The problem, as I see it though, isn’t that at all. It’s that the world is full of agony. And that should be cause for great sadness. Sadness for the whole world and all of us in it. That’s mostly what I feel when I find myself surrounded by relatively great suffering. To feel lucky seems somehow wrong to me. Lucky for what? That we’re all on a miserable planet, and my corner is a little bit better? That we’re all bleeding out, but I’m bleeding out a little slower?

Is pondering the fate of “all the children starving in Africa” really the answer to not wanting to eat my vegetables, and people in Afghanistan who had limbs shredded by landmines the solution to my body-image problem?

Is there not something deeply perverse about deriving a sense of thankfulness from this? Not to even speak of a sense of contentment.

I guess in some cases, this feeling might be used in a positive way––if it causes us to ask why? Or what can we do to change this? Rather than settle into awareness-based satisfaction about our vegetables and levels of attractiveness (and, in all fairness, this may have been the way the guy I was talking to meant it).

More and more good work these days is driven by ideas of “justice” and fighting “inequity”––and if the idea that there are people out there burning faster than us is a more powerful motive to give money or time or influence than the simple fact that there are people out there burning, then I won’t say anything bad about it.

Still, when I’m surrounded by, stepping over and sprayed with someone else’ suffering, I don’t think I’ll ever be capable of saying: “I now see that my world is this much brighter.” Instead I just see the world as being that much darker.

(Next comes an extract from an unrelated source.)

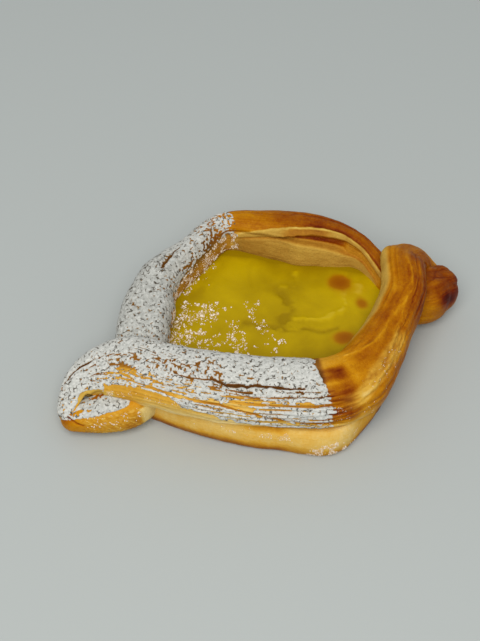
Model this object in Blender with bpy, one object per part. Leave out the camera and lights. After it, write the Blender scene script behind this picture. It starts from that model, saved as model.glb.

And I think realizing just how dark our world is and that we all live in it together for however brief a moment in time is, in the end, not just a reason to try and help each other when we see that we’re drowning slower than the person we’re next to, but also to try to be more generous with each other (and ourselves) in the inevitable disappointments and conflicts that we have with each other living in a world like this.